Таджики бывают разные, как деревья или камни: кулябские в расцвеченных тюбетейках, гиссарские с нелепой столичной судьбой, самаркандские интеллектуалы, ленинабадские, как его зав.кафедрой Муясара Абдуллаевна, овеваемые северными теплыми ветрами, наследующие власть, чистоголосые и созерцательные бадахшанцы, локайцы, курган-тюбинцы и еще миллионы людей.

Однако Павел Анатольевич отдавал себе отчет в том, почему так новоиспеченно волновался помимо причин педагогики и предкатастрофы, оглядывая эту группу людей.
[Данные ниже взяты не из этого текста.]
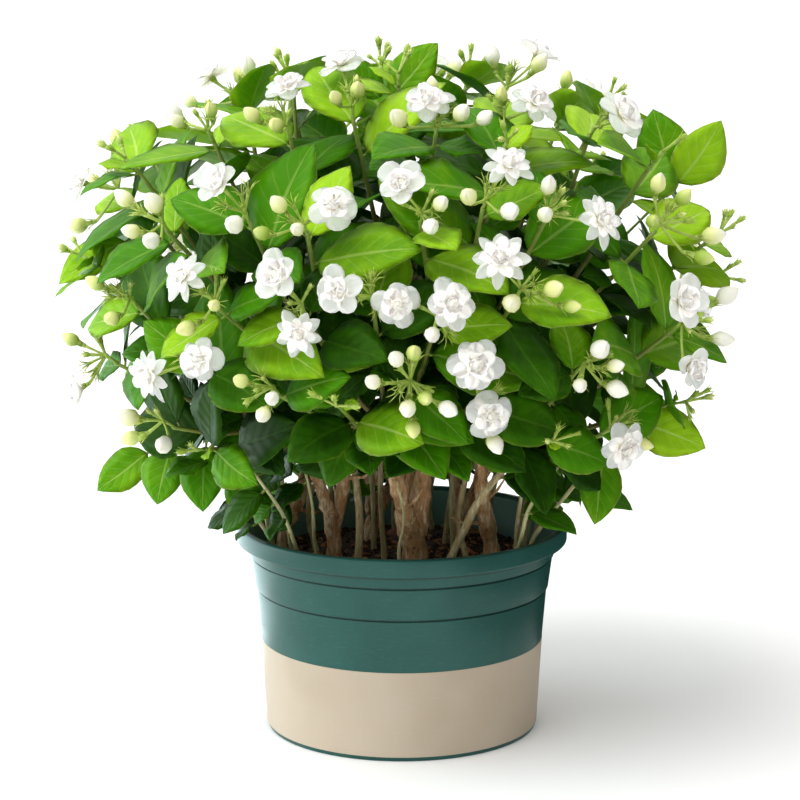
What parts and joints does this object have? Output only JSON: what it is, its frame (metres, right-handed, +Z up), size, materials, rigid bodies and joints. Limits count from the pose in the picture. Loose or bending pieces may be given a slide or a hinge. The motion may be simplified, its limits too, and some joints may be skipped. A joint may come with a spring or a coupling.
{
  "type": "potted jasmine",
  "caption": "Bushy flowering jasmine with broad paired leaves, double white blooms and buds, in a round plastic nursery pot with soil.",
  "frame": {"origin": "centre of the pot's underside, in the plane that it stands on", "axes": "+Z up through the pot's middle, -Y towards the front"},
  "size_m": [0.4653, 0.4374, 0.476],
  "materials": {
    "pot_plastic": "satin",
    "potting_soil": "matte",
    "bark": "matte",
    "foliage": "satin",
    "petals": "matte"
  },
  "bodies": {
    "root": {"pot": "pot_plastic", "soil": "potting_soil", "trunk_1": "bark", "trunk_2": "bark", "trunk_3": "bark", "trunk_4": "bark", "trunk_5": "bark", "trunk_6": "bark", "branch_left_low": "foliage", "branch_left_high": "foliage", "branch_front_low": "foliage", "branch_front_high": "foliage", "branch_crown_front": "foliage", "branch_right_low": "foliage", "branch_right_high": "foliage", "branch_back_right_low": "foliage", "branch_back_right_high": "foliage", "branch_back_low": "foliage", "branch_back_high": "foliage", "branch_crown_back": "foliage", "branch_back_left_low": "foliage", "branch_back_left_high": "foliage", "flower_head_01": "petals", "flower_head_02": "petals", "flower_head_03": "petals", "flower_head_04": "petals", "flower_head_05": "petals", "flower_head_06": "petals", "flower_head_07": "petals", "flower_head_08": "petals", "flower_head_09": "petals", "flower_head_10": "petals", "flower_head_11": "petals", "flower_head_12": "petals", "flower_head_13": "petals", "flower_head_14": "petals", "flower_head_15": "petals", "flower_head_16": "petals", "flower_head_17": "petals", "flower_head_18": "petals", "flower_head_19": "petals", "flower_head_20": "petals", "flower_head_21": "petals", "flower_head_22": "petals", "flower_head_23": "petals", "flower_head_24": "petals", "flower_head_25": "petals", "flower_head_26": "petals", "flower_head_27": "petals", "flower_head_28": "petals", "flower_head_29": "petals", "flower_head_30": "petals", "flower_head_31": "petals", "flower_head_32": "petals", "flower_head_33": "petals", "flower_head_34": "petals", "flower_head_35": "petals", "flower_head_36": "petals", "flower_head_37": "petals", "flower_head_38": "petals"}
  },
  "joints": []
}
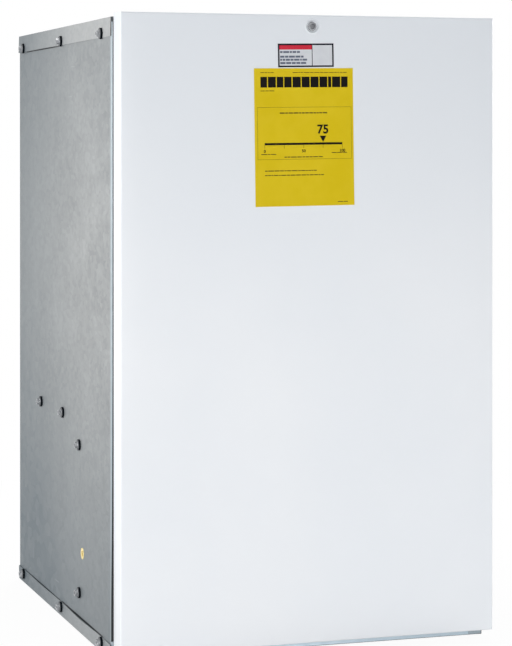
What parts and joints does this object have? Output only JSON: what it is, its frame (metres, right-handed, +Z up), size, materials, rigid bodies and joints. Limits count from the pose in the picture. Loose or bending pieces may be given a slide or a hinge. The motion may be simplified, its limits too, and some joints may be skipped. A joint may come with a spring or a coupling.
{
  "type": "electric furnace",
  "caption": "Upright downflow electric furnace: galvanised sheet-metal cabinet with a plain white lift-off front door, centrifugal blower above the deck and open-coil heating elements below.",
  "frame": {"origin": "bottom centre of the whole furnace's box, on the floor plane", "axes": "+Z up, the door faces -Y, +X to the right as seen from the front"},
  "size_m": [0.5556, 0.6504, 0.8685],
  "materials": {
    "galvanised_sheet": "hot-dip galvanised, faint spangle",
    "white_enamel": "smooth white enamel, satin",
    "foam_rubber": "closed-cell foam, matt",
    "zinc_screw": "bright zinc plate",
    "painted_screw": "white enamel over steel",
    "ivory_nylon": "moulded nylon",
    "black_nylon": "moulded nylon",
    "glass_fibre": "yellow glass-fibre board, foil faced",
    "door_fibre": "glass-fibre board",
    "yellow_paper": "satin printed label stock",
    "white_paper": "satin printed label stock",
    "blower_sheet": "galvanised sheet",
    "motor_paint": "dark grey enamel",
    "winding_copper": "varnished copper and laminated steel",
    "turned_steel": "ground steel",
    "capacitor_can": "drawn aluminium can",
    "ceramic": "unglazed steatite",
    "resistance_wire": "oxidised nickel-chrome wire",
    "brass_stud": "plain brass",
    "phenolic": "black moulded phenolic",
    "core_steel": "varnished laminations",
    "coil_tape": "yellow-brown coil tape",
    "copper_lug": "plain copper",
    "handle_plastic": "off-white moulded plastic",
    "red_wire": "red insulated wire",
    "black_wire": "black cable sheath"
  },
  "bodies": {
    "cabinet": {"left_side_panel": "galvanised_sheet", "right_side_panel": "galvanised_sheet", "back_panel": "galvanised_sheet", "top_frame": "galvanised_sheet", "bottom_frame": "galvanised_sheet", "gasket": "foam_rubber", "door_bracket": "galvanised_sheet", "door_hooks": "galvanised_sheet", "strip_screws": "zinc_screw", "side_screws": "zinc_screw", "back_screws": "zinc_screw", "wire_bushing": "ivory_nylon", "power_bushing": "black_nylon", "liner_left": "glass_fibre", "liner_right": "glass_fibre", "liner_back": "glass_fibre", "blower_deck": "galvanised_sheet", "heater_plate": "galvanised_sheet", "scroll_wrapper": "blower_sheet", "scroll_front": "blower_sheet", "scroll_rear": "blower_sheet", "inlet_ring_front": "blower_sheet", "inlet_ring_rear": "blower_sheet", "outlet_flange": "blower_sheet", "blower_legs": "galvanised_sheet", "blower_bolts": "zinc_screw", "motor_shell": "motor_paint", "motor_end_bells": "motor_paint", "motor_stator": "winding_copper", "motor_band": "zinc_screw", "motor_arms": "zinc_screw", "run_capacitor": "capacitor_can", "capacitor_strap": "zinc_screw", "element_frames": "galvanised_sheet", "element_insulators": "ceramic", "element_coils": "resistance_wire", "element_studs": "brass_stud", "limit_switches": "phenolic", "sequencers": "phenolic", "fan_relay": "phenolic", "transformer_core": "core_steel", "transformer_coil": "coil_tape", "terminal_strip": "phenolic", "ground_lug": "copper_lug", "breaker_bracket": "galvanised_sheet", "breaker_bodies": "phenolic", "power_wires": "red_wire", "motor_cable": "black_wire"},
    "door": {"door_panel": "white_enamel", "door_insulation": "door_fibre", "door_screw": "painted_screw", "yellow_sticker": "yellow_paper", "small_tag": "white_paper"},
    "blower_rotor": {"motor_shaft": "turned_steel", "motor_rotor_core": "core_steel", "wheel_disc": "blower_sheet", "wheel_blades": "blower_sheet", "wheel_rings": "blower_sheet"},
    "handle_left": {"breaker_handle_left": "handle_plastic"},
    "handle_right": {"breaker_handle_right": "handle_plastic"}
  },
  "joints": [
    {"name": "door_pull", "type": "slide", "parent": "cabinet", "child": "door", "axis": [0, -1, 0], "range_m": [0, 0.35]},
    {"name": "blower_spin", "type": "hinge", "parent": "cabinet", "child": "blower_rotor", "pos_m": [-0.02, 0.04841, 0.495], "axis": [0, 1, 0], "continuous": true},
    {"name": "breaker_left_swing", "type": "hinge", "parent": "cabinet", "child": "handle_left", "pos_m": [-0.178, -0.23559, 0.068], "axis": [1, 0, 0], "range_deg": [0, 40]},
    {"name": "breaker_right_swing", "type": "hinge", "parent": "cabinet", "child": "handle_right", "pos_m": [-0.122, -0.23559, 0.068], "axis": [1, 0, 0], "range_deg": [0, 40]}
  ]
}
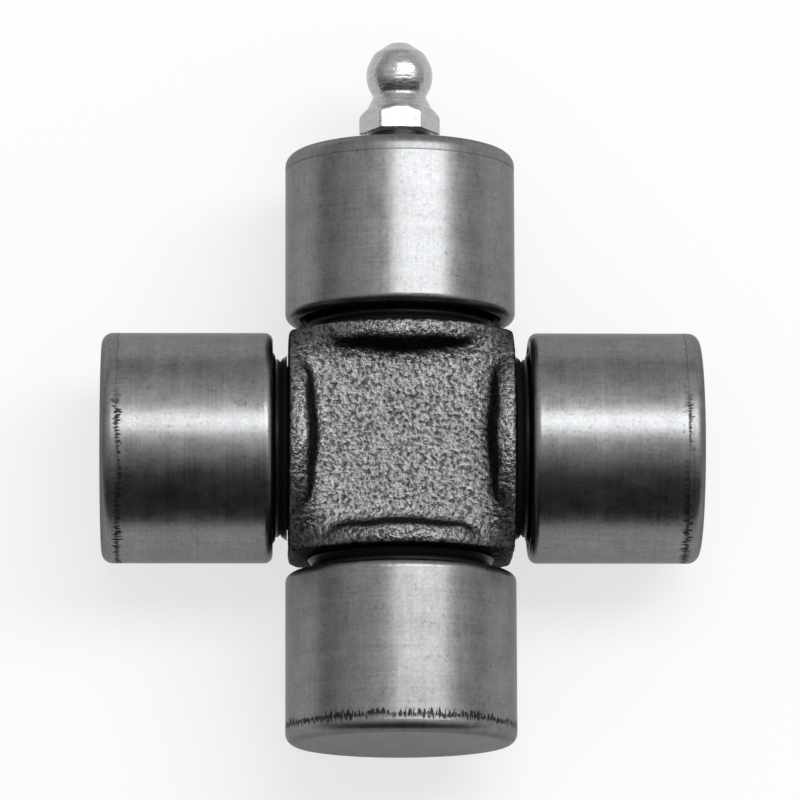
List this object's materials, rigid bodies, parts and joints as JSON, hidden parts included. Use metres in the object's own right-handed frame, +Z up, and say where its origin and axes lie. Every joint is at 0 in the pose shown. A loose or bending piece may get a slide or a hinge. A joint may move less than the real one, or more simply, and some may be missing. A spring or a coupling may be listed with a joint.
{
  "type": "universal joint cross",
  "caption": "Forged cross with needle roller bearing cups and a grease nipple, the hinge piece between the two yokes of a universal joint.",
  "frame": {"origin": "where the two trunnion axes cross, in the middle of the forging", "axes": "+X and +Y along the trunnions, +Y towards the cup with the grease nipple, +Z up from the surface that the cross lies on"},
  "size_m": [0.057, 0.0682, 0.022],
  "materials": {
    "forged_steel": "rough forged, dark",
    "ground_steel": "ground, with storage stains",
    "seal_steel": "pressed, oiled",
    "seal_rubber": "glossy with grease",
    "washer_plastic": "moulded",
    "needle_steel": "polished",
    "zinc_plate": "bright zinc"
  },
  "bodies": {
    "cross": {"cross_body": "forged_steel"},
    "bearing_east": {"cup_east": "ground_steel", "seal_case_east": "seal_steel", "seal_lip_east": "seal_rubber", "thrust_washer_east": "washer_plastic"},
    "needles_east": {"needle_set_east": "needle_steel"},
    "bearing_north": {"cup_north": "ground_steel", "seal_case_north": "seal_steel", "seal_lip_north": "seal_rubber", "thrust_washer_north": "washer_plastic", "nipple_body": "zinc_plate", "nipple_spring": "needle_steel"},
    "needles_north": {"needle_set_north": "needle_steel"},
    "bearing_west": {"cup_west": "ground_steel", "seal_case_west": "seal_steel", "seal_lip_west": "seal_rubber", "thrust_washer_west": "washer_plastic"},
    "needles_west": {"needle_set_west": "needle_steel"},
    "bearing_south": {"cup_south": "ground_steel", "seal_case_south": "seal_steel", "seal_lip_south": "seal_rubber", "thrust_washer_south": "washer_plastic"},
    "needles_south": {"needle_set_south": "needle_steel"},
    "check_ball": {"nipple_ball": "needle_steel"}
  },
  "joints": [
    {"name": "cup_east_turn", "type": "hinge", "parent": "cross", "child": "bearing_east", "pos_m": [0, 0, 0], "axis": [1, 0, 0], "continuous": true},
    {"name": "needles_east_orbit", "type": "hinge", "parent": "cross", "child": "needles_east", "pos_m": [0, 0, 0], "axis": [1, 0, 0], "continuous": true},
    {"name": "cup_north_turn", "type": "hinge", "parent": "cross", "child": "bearing_north", "pos_m": [0, 0, 0], "axis": [0, 1, 0], "continuous": true},
    {"name": "needles_north_orbit", "type": "hinge", "parent": "cross", "child": "needles_north", "pos_m": [0, 0, 0], "axis": [0, 1, 0], "continuous": true},
    {"name": "cup_west_turn", "type": "hinge", "parent": "cross", "child": "bearing_west", "pos_m": [0, 0, 0], "axis": [-1, 0, 0], "continuous": true},
    {"name": "needles_west_orbit", "type": "hinge", "parent": "cross", "child": "needles_west", "pos_m": [0, 0, 0], "axis": [-1, 0, 0], "continuous": true},
    {"name": "cup_south_turn", "type": "hinge", "parent": "cross", "child": "bearing_south", "pos_m": [0, 0, 0], "axis": [0, -1, 0], "continuous": true},
    {"name": "needles_south_orbit", "type": "hinge", "parent": "cross", "child": "needles_south", "pos_m": [0, 0, 0], "axis": [0, -1, 0], "continuous": true},
    {"name": "ball_press", "type": "slide", "parent": "bearing_north", "child": "check_ball", "axis": [0, -1, 0], "range_m": [0, 0.0008], "stiffness_N_per_m": 500, "springref_m": -0.0008, "deforming": ["nipple_spring"]}
  ],
  "couplings": [
    {"joint": "needles_east_orbit", "follows": "cup_east_turn", "ratio": 0.57918},
    {"joint": "needles_north_orbit", "follows": "cup_north_turn", "ratio": 0.57918},
    {"joint": "needles_west_orbit", "follows": "cup_west_turn", "ratio": 0.57918},
    {"joint": "needles_south_orbit", "follows": "cup_south_turn", "ratio": 0.57918}
  ]
}
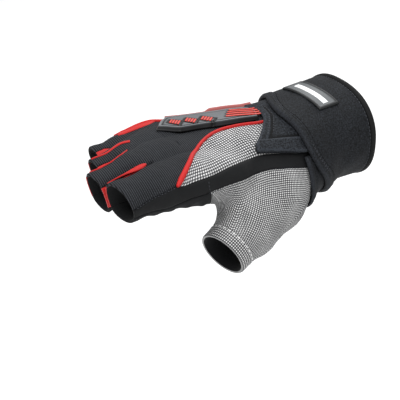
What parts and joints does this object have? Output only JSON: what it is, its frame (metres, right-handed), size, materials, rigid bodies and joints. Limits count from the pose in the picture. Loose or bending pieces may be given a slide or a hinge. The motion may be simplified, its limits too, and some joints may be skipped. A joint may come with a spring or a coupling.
{
  "type": "fingerless fitness glove",
  "caption": "Right-hand fingerless fitness glove in worn form, with ribbed back, mesh thumb, rubber knuckle guard and wound wrist wrap.",
  "frame": {"origin": "centre of the wrist opening, at the mouth's edge", "axes": "+X out of the wrist opening towards the forearm, so the fingers point to -X; +Z out of the back of the hand; -Y to the thumb side"},
  "size_m": [0.185, 0.0976, 0.0761],
  "materials": {
    "knit": "ribbed black knit",
    "smooth": "smooth black woven cloth",
    "mesh": "open grey mesh knit",
    "red": "soft red tape and rubber",
    "rubber": "moulded satin rubber",
    "elastic": "thick black elastic webbing",
    "palm": "suede-like black leather",
    "label": "moulded black rubber",
    "silver": "bare reflective film"
  },
  "bodies": {
    "root": {"back_panel": "knit", "mesh_panel": "mesh", "side_band": "smooth", "outer_panel": "smooth", "palm_panel": "palm", "fourchette_1": "red", "fourchette_2": "red", "fourchette_3": "red", "thumb_sleeve": "mesh", "thumb_hem": "mesh", "piping_near": "red", "piping_far": "red", "cuff_lining": "elastic", "wrist_tab": "elastic", "tab_binding": "elastic", "wrist_wrap": "elastic", "wrap_binding": "smooth", "knuckle_guard": "rubber", "guard_cell_1": "red", "guard_cell_2": "red", "guard_cell_3": "red", "guard_stripe_1": "red", "guard_stripe_2": "red", "guard_stripe_3": "red", "guard_stripe_4": "red", "label": "label", "label_bar": "silver"}
  },
  "joints": []
}
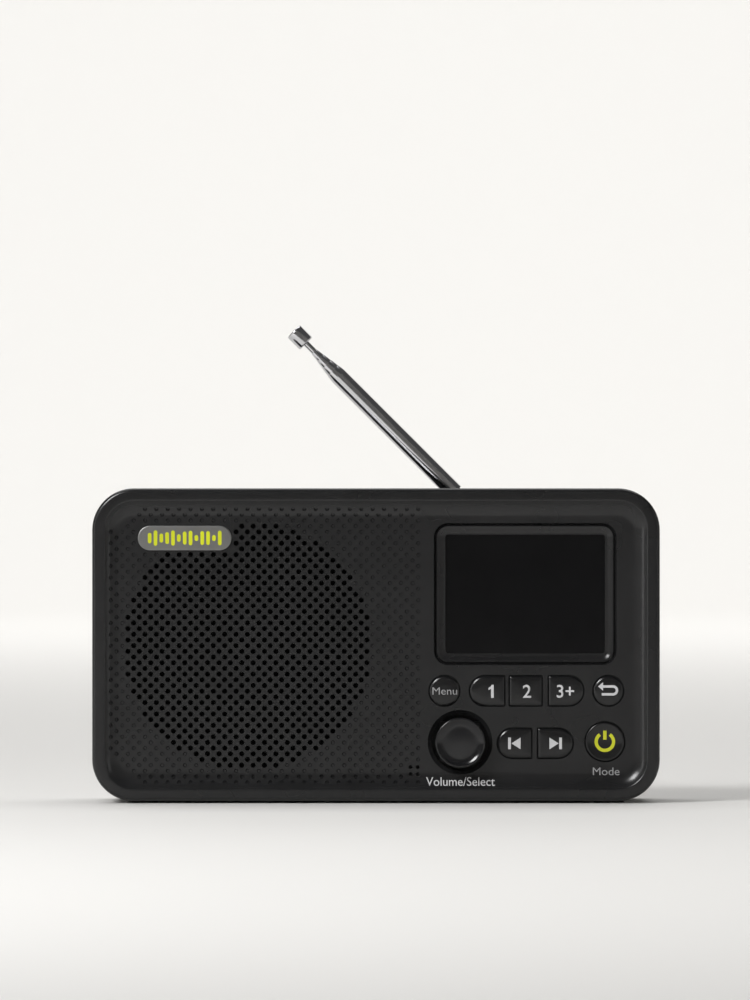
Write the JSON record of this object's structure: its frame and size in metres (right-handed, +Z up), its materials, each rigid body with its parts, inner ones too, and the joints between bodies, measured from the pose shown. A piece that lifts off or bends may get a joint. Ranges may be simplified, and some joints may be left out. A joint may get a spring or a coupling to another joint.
{
  "type": "tabletop radio",
  "caption": "Portable tabletop radio: dished dark case, perforated speaker grille, colour display, keys, push-and-turn knob and folding telescopic antenna.",
  "frame": {"origin": "centre of the overall footprint, on the table plane at the underside of the feet", "axes": "+X to the right seen from the front, the front faces -Y, +Z up"},
  "size_m": [0.17, 0.045, 0.1437],
  "materials": {
    "housing": "fine satin moulded grain",
    "key_plastic": "semi-gloss moulded",
    "knob_gloss": "polished",
    "lens": "clear gloss over black",
    "badge_plate": "satin silver-grey",
    "scrim": "fine black mesh",
    "chrome": "polished plate",
    "steel": "zinc plated",
    "tin": "satin",
    "inner_plastic": "plain moulded",
    "polyimide": "smooth film",
    "circuit_board": "black solder mask",
    "foam": "closed-cell foam",
    "rubber_soft": "matt",
    "paper_cone": "pressed fibre",
    "ferrite": "sintered",
    "wire_jacket": "smooth",
    "cell_wrap": "shrink wrap"
  },
  "bodies": {
    "root": {"front_cover": "housing", "speaker_grille": "housing", "grille_cloth": "scrim", "badge": "badge_plate", "display_lens": "lens", "lcd_module": "tin", "lcd_bracket": "inner_plastic", "lcd_flex": "polyimide", "encoder_body": "inner_plastic", "encoder_nut": "steel", "key_board": "circuit_board", "tact_switches": "inner_plastic", "key_board_screws": "steel", "microphone": "tin", "main_board": "circuit_board", "tuner_shield": "tin", "main_chips": "inner_plastic", "capacitors": "tin", "board_header": "inner_plastic", "board_screws": "steel", "port_board": "circuit_board", "usb_port": "steel", "headphone_jack": "inner_plastic", "speaker_gasket": "foam", "speaker_basket": "steel", "speaker_surround": "rubber_soft", "speaker_cone": "paper_cone", "speaker_dust_cap": "paper_cone", "speaker_magnet": "ferrite", "speaker_screws": "steel", "speaker_wires": "wire_jacket", "battery_cell": "cell_wrap", "battery_contacts": "steel", "rear_cover": "housing", "case_screws": "steel", "rubber_feet": "rubber_soft", "antenna_washer": "steel", "antenna_lead": "wire_jacket"},
    "menu_key": {"menu_key": "key_plastic"},
    "preset_key_1": {"preset_key_1": "key_plastic"},
    "preset_key_2": {"preset_key_2": "key_plastic"},
    "preset_key_3": {"preset_key_3": "key_plastic"},
    "back_key": {"back_key": "key_plastic"},
    "previous_key": {"previous_key": "key_plastic"},
    "next_key": {"next_key": "key_plastic"},
    "power_key": {"power_key": "key_plastic"},
    "knob_push": {"encoder_plunger": "inner_plastic"},
    "knob": {"volume_knob": "knob_gloss", "encoder_shaft": "steel"},
    "battery_door": {"battery_door": "housing"},
    "antenna_swivel": {"antenna_base": "chrome", "antenna_pin": "steel", "antenna_screw": "steel"},
    "antenna_arm": {"antenna_knuckle": "chrome", "antenna_section_1": "chrome"},
    "antenna_stage_2": {"antenna_section_2": "chrome"},
    "antenna_stage_3": {"antenna_section_3": "chrome"},
    "antenna_stage_4": {"antenna_section_4": "chrome"},
    "antenna_stage_5": {"antenna_section_5": "chrome", "antenna_tip": "chrome"}
  },
  "joints": [
    {"name": "menu_press", "type": "slide", "parent": "root", "child": "menu_key", "axis": [0, 1, 0], "range_m": [0, 0.0006], "stiffness_N_per_m": 500, "springref_m": -0.001},
    {"name": "preset_1_press", "type": "slide", "parent": "root", "child": "preset_key_1", "axis": [0, 1, 0], "range_m": [0, 0.0006], "stiffness_N_per_m": 500, "springref_m": -0.001},
    {"name": "preset_2_press", "type": "slide", "parent": "root", "child": "preset_key_2", "axis": [0, 1, 0], "range_m": [0, 0.0006], "stiffness_N_per_m": 500, "springref_m": -0.001},
    {"name": "preset_3_press", "type": "slide", "parent": "root", "child": "preset_key_3", "axis": [0, 1, 0], "range_m": [0, 0.0006], "stiffness_N_per_m": 500, "springref_m": -0.001},
    {"name": "back_press", "type": "slide", "parent": "root", "child": "back_key", "axis": [0, 1, 0], "range_m": [0, 0.0006], "stiffness_N_per_m": 500, "springref_m": -0.001},
    {"name": "previous_press", "type": "slide", "parent": "root", "child": "previous_key", "axis": [0, 1, 0], "range_m": [0, 0.0006], "stiffness_N_per_m": 500, "springref_m": -0.001},
    {"name": "next_press", "type": "slide", "parent": "root", "child": "next_key", "axis": [0, 1, 0], "range_m": [0, 0.0006], "stiffness_N_per_m": 500, "springref_m": -0.001},
    {"name": "power_press", "type": "slide", "parent": "root", "child": "power_key", "axis": [0, 1, 0], "range_m": [0, 0.0006], "stiffness_N_per_m": 500, "springref_m": -0.001},
    {"name": "knob_press", "type": "slide", "parent": "root", "child": "knob_push", "axis": [0, 1, 0], "range_m": [0, 0.0005], "stiffness_N_per_m": 800, "springref_m": -0.001},
    {"name": "knob_turn", "type": "hinge", "parent": "knob_push", "child": "knob", "pos_m": [0.0252, -0.0175, 0.0182], "axis": [0, 1, 0], "continuous": true},
    {"name": "battery_door_off", "type": "slide", "parent": "root", "child": "battery_door", "axis": [0, 1, 0], "range_m": [0, 0.03]},
    {"name": "antenna_turn", "type": "hinge", "parent": "root", "child": "antenna_swivel", "pos_m": [0.0259, 0.0162, 0.0912], "axis": [0, 0, 1], "range_deg": [0, 350]},
    {"name": "antenna_tilt", "type": "hinge", "parent": "antenna_swivel", "child": "antenna_arm", "pos_m": [0.0259, 0.0162, 0.0912], "axis": [0, 1, 0], "range_deg": [-45, 45]},
    {"name": "antenna_extend_2", "type": "slide", "parent": "antenna_arm", "child": "antenna_stage_2", "axis": [-0.7071, 0, 0.7071], "range_m": [0, 0.044]},
    {"name": "antenna_extend_3", "type": "slide", "parent": "antenna_stage_2", "child": "antenna_stage_3", "axis": [-0.7071, 0, 0.7071], "range_m": [0, 0.044]},
    {"name": "antenna_extend_4", "type": "slide", "parent": "antenna_stage_3", "child": "antenna_stage_4", "axis": [-0.7071, 0, 0.7071], "range_m": [0, 0.044]},
    {"name": "antenna_extend_5", "type": "slide", "parent": "antenna_stage_4", "child": "antenna_stage_5", "axis": [-0.7071, 0, 0.7071], "range_m": [0, 0.044]}
  ]
}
Рядом с Усмановой за одним столом сидела красивая студентка с красивой фамилией Азимова, чье имя он подсмотрел на первой странице журнала — Дилором. Не очень подходит к ее субтильной привлекательности. Ему думалось, что именно саднящее мужское желание видеть ее помешало ему отказаться от всей этой слабой, бесперспективной, дикорастущей подгруппы кишлачных таджиков. Ему хотелось сделать для них больше. Дома, составляя конспекты занятий, он ориентировался на их муку приобщения, тугодумство, нецивилизованность, чужеродные органы речи, приязнь. Теперь он тоже умничал в большей степени для нее, для ее ждущего слуха.